I (Charles F. Moreland III) live in Pokhara, Nepal next to Phewa Tal & surrounded by the Annapurna mountain range. My lifestyle is tranquil and wild at the same time. Trekking or taking motorcycle rides through the mountains and jungles of Nepal to see the innumerable ancient temples has cleared my head in a way I did not know was possible. While my partner in Tryptamine, Tristin Morin, is more of a nomad traversing his way anywhere in Asia that will let him stay for a few weeks or months. At the time of this interview he is in Turkey, but has recently been in Albania, Burma, Vietnam, Peru, China, etc. I think we both prefer to live outside the cookie-cutter western lifestyle that has been prescribed by the corporate overlords of our times. This definitely affects our creative content directly, which is why our music is very hard to pin-down as far as genre and description. Unlike most electronic music in 2021 that is a formula of downloaded midi loops and sample packs that is far too easily packaged into a little genre box, the Tryptamine sound is raw cerebral emotive communication with our listeners. Using instruments, self-collected field recordings/samples, international scales, and ritual procedures uncommon in “modern” electronic music makes our tracks abnormal in the best way.

All of your tracks are sonically cerebral in nature — in specific, what draws you both to want to make atmospherically ambient electronic music?

Thinking of sound as organized chaos of frequencies and waves of emotion floating through space, we find inspiration in the simplest of sounds and atmospheres while traversing life. I think of all our senses, sound is the most subconscious in nature.

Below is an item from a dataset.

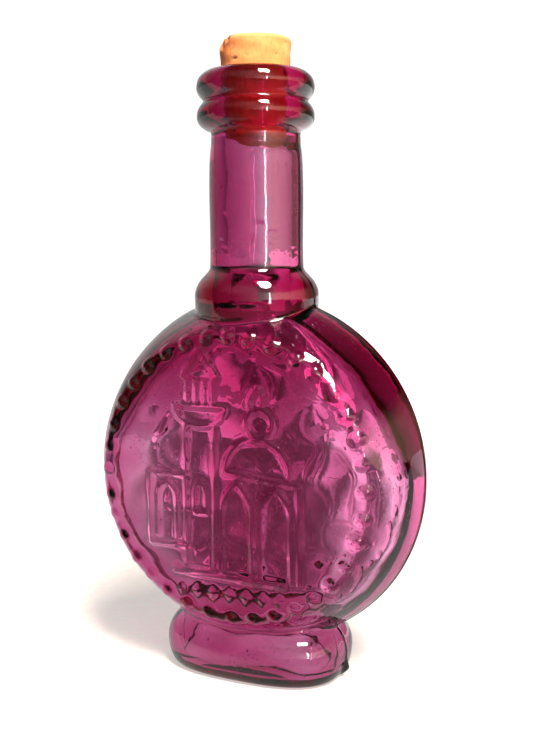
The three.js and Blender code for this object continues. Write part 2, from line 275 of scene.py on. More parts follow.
def pad_radius(bearing, height, wall, floor):
    """Radius of the foot, or with a wall and a floor of its hollow: a superellipse whose half
    axes shrink by the same inset, which is a quarter circle under and over the belly."""
    under = (FOOT_BELLY - height) / (FOOT_BELLY - floor)
    over = (height - FOOT_BELLY) / (FOOT_TOP - FOOT_BELLY)
    curve = np.where(
        height < FOOT_BELLY,
        FOOT_BASE_INSET * (1 - np.sqrt(np.clip(1 - under ** 2, 0, 1))),
        FOOT_SHOULDER * (1 - np.sqrt(np.clip(1 - over ** 2, 0, 1))),
    )
    length = np.maximum(FOOT_LENGTH - wall - curve, 0.01)
    depth = np.maximum(FOOT_DEPTH - wall - curve, 0.01)
    radius = (
        np.abs(np.cos(bearing) / length) ** FOOT_SQUARENESS
        + np.abs(np.sin(bearing) / depth) ** FOOT_SQUARENESS
    ) ** (-1 / FOOT_SQUARENESS)
    return np.where((height <= FOOT_TOP) & (height >= floor), radius, 0)


# %% [markdown]
# ## The neck, collar and lip as a turned profile
# Above the body the flask is round, so its outline is a profile carried round the axis. The
# lip was formed by a tool that pinched two rings into the soft glass. The points below are the
# ones a turner would mark: the top and bottom of each swelling. A smooth curve runs through
# them, and the way down into the bore follows the cork's taper.

# %% The turned profile, from the collar over the lip to the bore
RIM_TOP = MIDDLE + RIM
CORK_CLEARANCE = 0.08
CORK_FOOT = cork_low[2]
CORK_FOOT_RADIUS = 7.2
CORK_TAPER = 0.062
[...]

For me a field recording of a past experiential location is more effective at triggering the sentiments of a memory than a picture. I also do work in the video medium and the prime way to create mood for a shot or transition the brain into another train of thought is through sound effects, music, or even room tone of an environment. With this in mind when we create music, we do our best to fabricate an unseen but profoundly felt macrocosm of perception. Atmospherically ambient music is the foundation to achieving our sonic agenda and leaves a well defined purpose for the rest of the elements of a track or album in whole.

In the years that you’ve been active as Tryptamine, what’s been one of the more rewarding aspects of making music together?

For me, working with Charles has always come extremely naturally. He’s one of the only musicians that I’ve played with where if you put the two of us in a room, the energy is always electric. Vision wise, we’ve always seen third eye to third eye and both have a profound love for analog gear. It’s never been about trying to write something that would fit a current moment or speak to a specific audience. It’s always been about our love for making genuinely raw music. Whether that means sending a cascade of drones over a gnarled Burroughs sample that’s swimming in and out of the passing void, or a mangled Jazzmaster riff over a bassline so deep in the pocket of a break beat, your mom slaps you right in the mouth.

I suppose the most rewarding part of making music as Tryptamine has been the freedom to really dig into experiential themes and concepts. Hopefully elevating psychedelic music from the cheese trenches of blacklight posters and paisley graybeards, to a more deliberate and salient lens.

What does your typical production process look like?

As Charles alluded to earlier, a huge factor in our creative process is the concept of chance, combined with complete disengagement from the outside world. Holed up in a rural Appalachian cabin, we used an aleatoric method via two glass jars and strips of paper that determined the outcome of which instruments we would be given in that moment, paired with genre, time signature, effects processing, or scale. A slight nod to Brian Eno’s “Oblique Strategies” deck of cards that he imposed on his peers in the studio, to break up any possibility of a “normal” approach.

The official music video for ‘Stelae’ was jaw-droppingly gorgeous — how did you go about coming up with the idea for it, and do you plan to release more music videos moving forward?

First-off, thanks for the compliment on the video! It definitely took some time to create the visual aesthetics I wanted for this. The original spark of an idea came from a short coming-of-age story for a female shaman priest in Asia. Her dream vision was jumping out of a boat into their lake, dying, becoming a fish, and emerging with newly acquired skills familiar to shamanic practitioners. I had this bouncing around my thoughts while listening to the vocals Tristin laid down for the “Stelae” track and applied it to a short treatment for the song. Once he liked the general premise of the story, I asked my long time collaborator and wife, Babita Shrestha, to help me style & act in the mainly green-screened video. I composited with the backgrounds and other elements, then I used style transfer and artificial intelligence learning software to rotoscope the video frames into oil painting inspired psychedelia. Babita & myself have done a number of other music videos together, including “Serpent Tomb” for Tryptamine, “Math Salts” for Futurebum and a few for my solo project, including “Death, 3:16am,” “Vimana,” and our first “Résonnent Le Stereo.” I also used a similar a.i. driven deep dream animation style and technique when creating a video in 2020 for my ambient modular-synth release “Acuity” which featured a Siberian Shaman during a mountain ritual. So I guess it is a stylistic vibe I’m loving to explore right now.

What do your plans look like moving into the remainder of 2021 and beyond?

The Tryptamine project is going to be a consistent collaboration between myself (Charles F. Moreland III) and Tristin Morin (aka Futurebum & Ovipositor Tapes). We are continuing to create and send files back and forth while making plans for an extended recording session in the outlying mountains of the Himalayas of Nepal in the very near future. We are specifically unsure of the fruits of these intentions but are assured to include a couple EP’s, singles, remixes, and maybe a short film. I am personally geared up to release a solo EP entitled “Trails Of Light” including a music video in the next couple months and currently finishing an EP of Nepali instrumentation features called “Jhakri Sessions” that I hope to have out by the end of 2021. Tristin also has a solo album, “A Mercurial River,” that he plans on releasing soon under his Futurebum moniker. Once travel and touring starts to be normalized, we will make plans to tour South-east Asia as well as U.S. venues for a live audio-visual experience. Unfortunately, that isn’t really up to us at this point, so until then we will be releasing music & videos online.